■ **Directions for this task**: The lines to be extracted run from the start of the listing through the line containing "SWELL_HEIGHT = 0.9"; copy them exactly and nothing else.

■ **Given information**:
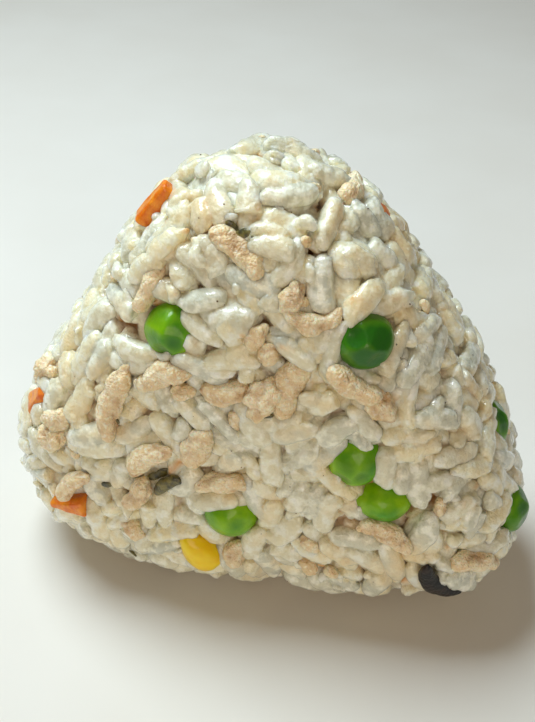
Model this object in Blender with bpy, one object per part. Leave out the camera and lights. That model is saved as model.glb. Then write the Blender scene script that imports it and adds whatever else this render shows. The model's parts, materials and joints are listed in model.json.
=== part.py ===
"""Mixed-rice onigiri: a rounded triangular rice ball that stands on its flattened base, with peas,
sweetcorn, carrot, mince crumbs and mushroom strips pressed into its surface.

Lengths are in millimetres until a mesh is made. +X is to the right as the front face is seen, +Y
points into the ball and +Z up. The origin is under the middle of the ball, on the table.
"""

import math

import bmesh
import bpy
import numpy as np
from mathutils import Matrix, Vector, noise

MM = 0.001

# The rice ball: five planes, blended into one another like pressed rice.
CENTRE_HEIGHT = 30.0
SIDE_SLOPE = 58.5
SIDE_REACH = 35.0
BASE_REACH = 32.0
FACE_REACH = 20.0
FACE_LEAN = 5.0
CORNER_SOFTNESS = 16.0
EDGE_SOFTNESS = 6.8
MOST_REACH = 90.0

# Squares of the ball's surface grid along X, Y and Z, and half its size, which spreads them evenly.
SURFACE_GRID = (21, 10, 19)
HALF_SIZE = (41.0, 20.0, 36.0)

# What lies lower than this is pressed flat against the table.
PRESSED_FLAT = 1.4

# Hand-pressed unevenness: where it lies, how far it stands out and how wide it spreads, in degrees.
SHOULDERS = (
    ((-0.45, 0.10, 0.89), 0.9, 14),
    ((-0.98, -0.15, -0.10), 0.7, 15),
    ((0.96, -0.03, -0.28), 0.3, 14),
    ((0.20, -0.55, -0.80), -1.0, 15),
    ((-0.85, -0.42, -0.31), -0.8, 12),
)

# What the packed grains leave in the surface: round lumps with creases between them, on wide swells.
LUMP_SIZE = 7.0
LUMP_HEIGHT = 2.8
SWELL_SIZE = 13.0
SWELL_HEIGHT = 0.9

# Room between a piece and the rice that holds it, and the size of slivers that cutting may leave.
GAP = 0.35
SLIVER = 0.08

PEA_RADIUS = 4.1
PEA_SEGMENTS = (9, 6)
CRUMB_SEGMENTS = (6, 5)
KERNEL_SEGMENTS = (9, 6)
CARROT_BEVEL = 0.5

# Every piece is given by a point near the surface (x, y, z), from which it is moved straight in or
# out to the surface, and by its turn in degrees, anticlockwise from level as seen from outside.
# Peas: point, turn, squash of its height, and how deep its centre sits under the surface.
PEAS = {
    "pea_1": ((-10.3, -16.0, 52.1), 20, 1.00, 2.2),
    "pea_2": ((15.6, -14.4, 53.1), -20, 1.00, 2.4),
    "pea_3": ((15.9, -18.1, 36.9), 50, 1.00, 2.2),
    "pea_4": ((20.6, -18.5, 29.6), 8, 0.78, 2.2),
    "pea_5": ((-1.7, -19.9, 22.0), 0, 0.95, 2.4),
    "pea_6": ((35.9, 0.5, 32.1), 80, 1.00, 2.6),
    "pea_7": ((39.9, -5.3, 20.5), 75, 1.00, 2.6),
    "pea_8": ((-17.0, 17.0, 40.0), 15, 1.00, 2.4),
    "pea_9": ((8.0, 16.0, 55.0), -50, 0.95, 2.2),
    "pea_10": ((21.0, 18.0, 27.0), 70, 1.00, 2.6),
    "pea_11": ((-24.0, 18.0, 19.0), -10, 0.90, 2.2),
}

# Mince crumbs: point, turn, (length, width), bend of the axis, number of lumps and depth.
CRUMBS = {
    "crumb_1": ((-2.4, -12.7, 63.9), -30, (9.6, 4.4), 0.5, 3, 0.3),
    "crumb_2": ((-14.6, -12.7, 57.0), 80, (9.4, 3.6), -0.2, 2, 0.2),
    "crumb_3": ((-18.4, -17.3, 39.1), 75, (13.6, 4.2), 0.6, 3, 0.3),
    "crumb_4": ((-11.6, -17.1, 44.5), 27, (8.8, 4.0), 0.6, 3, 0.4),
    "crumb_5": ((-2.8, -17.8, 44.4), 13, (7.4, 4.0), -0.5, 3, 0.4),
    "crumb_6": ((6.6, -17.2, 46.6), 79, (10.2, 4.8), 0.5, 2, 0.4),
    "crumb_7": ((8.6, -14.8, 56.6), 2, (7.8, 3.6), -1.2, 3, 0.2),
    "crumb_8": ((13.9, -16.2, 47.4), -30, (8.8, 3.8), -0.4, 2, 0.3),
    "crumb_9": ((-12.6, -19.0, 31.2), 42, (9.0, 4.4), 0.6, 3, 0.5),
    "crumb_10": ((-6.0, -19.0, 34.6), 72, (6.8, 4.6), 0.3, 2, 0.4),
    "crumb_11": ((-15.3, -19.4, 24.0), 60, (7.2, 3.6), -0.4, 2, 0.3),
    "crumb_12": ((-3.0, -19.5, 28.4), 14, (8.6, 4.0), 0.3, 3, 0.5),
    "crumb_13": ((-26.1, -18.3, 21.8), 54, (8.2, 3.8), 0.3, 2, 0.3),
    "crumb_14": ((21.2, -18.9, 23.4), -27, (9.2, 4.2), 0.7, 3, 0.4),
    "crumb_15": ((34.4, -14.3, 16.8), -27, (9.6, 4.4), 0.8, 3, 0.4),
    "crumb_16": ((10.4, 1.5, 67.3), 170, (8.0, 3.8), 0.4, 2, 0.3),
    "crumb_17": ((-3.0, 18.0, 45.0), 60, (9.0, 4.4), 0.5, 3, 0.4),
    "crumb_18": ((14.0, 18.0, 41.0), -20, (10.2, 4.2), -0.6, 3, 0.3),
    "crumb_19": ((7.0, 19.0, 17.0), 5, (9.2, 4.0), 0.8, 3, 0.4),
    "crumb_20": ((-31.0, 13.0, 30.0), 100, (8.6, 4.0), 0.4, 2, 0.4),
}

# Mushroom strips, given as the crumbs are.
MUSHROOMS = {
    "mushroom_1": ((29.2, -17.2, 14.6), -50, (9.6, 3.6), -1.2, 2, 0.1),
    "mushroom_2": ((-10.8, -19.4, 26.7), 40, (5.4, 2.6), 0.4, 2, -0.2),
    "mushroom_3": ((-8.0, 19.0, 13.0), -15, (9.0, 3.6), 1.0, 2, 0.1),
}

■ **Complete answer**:
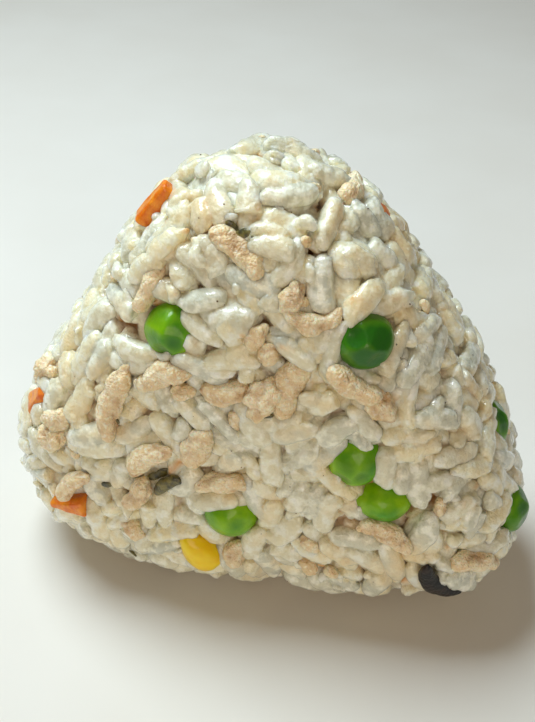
Model this object in Blender with bpy, one object per part. Leave out the camera and lights. That model is saved as model.glb. Then write the Blender scene script that imports it and adds whatever else this render shows. The model's parts, materials and joints are listed in model.json.
=== part.py ===
"""Mixed-rice onigiri: a rounded triangular rice ball that stands on its flattened base, with peas,
sweetcorn, carrot, mince crumbs and mushroom strips pressed into its surface.

Lengths are in millimetres until a mesh is made. +X is to the right as the front face is seen, +Y
points into the ball and +Z up. The origin is under the middle of the ball, on the table.
"""

import math

import bmesh
import bpy
import numpy as np
from mathutils import Matrix, Vector, noise

MM = 0.001

# The rice ball: five planes, blended into one another like pressed rice.
CENTRE_HEIGHT = 30.0
SIDE_SLOPE = 58.5
SIDE_REACH = 35.0
BASE_REACH = 32.0
FACE_REACH = 20.0
FACE_LEAN = 5.0
CORNER_SOFTNESS = 16.0
EDGE_SOFTNESS = 6.8
MOST_REACH = 90.0

# Squares of the ball's surface grid along X, Y and Z, and half its size, which spreads them evenly.
SURFACE_GRID = (21, 10, 19)
HALF_SIZE = (41.0, 20.0, 36.0)

# What lies lower than this is pressed flat against the table.
PRESSED_FLAT = 1.4

# Hand-pressed unevenness: where it lies, how far it stands out and how wide it spreads, in degrees.
SHOULDERS = (
    ((-0.45, 0.10, 0.89), 0.9, 14),
    ((-0.98, -0.15, -0.10), 0.7, 15),
    ((0.96, -0.03, -0.28), 0.3, 14),
    ((0.20, -0.55, -0.80), -1.0, 15),
    ((-0.85, -0.42, -0.31), -0.8, 12),
)

# What the packed grains leave in the surface: round lumps with creases between them, on wide swells.
LUMP_SIZE = 7.0
LUMP_HEIGHT = 2.8
SWELL_SIZE = 13.0
SWELL_HEIGHT = 0.9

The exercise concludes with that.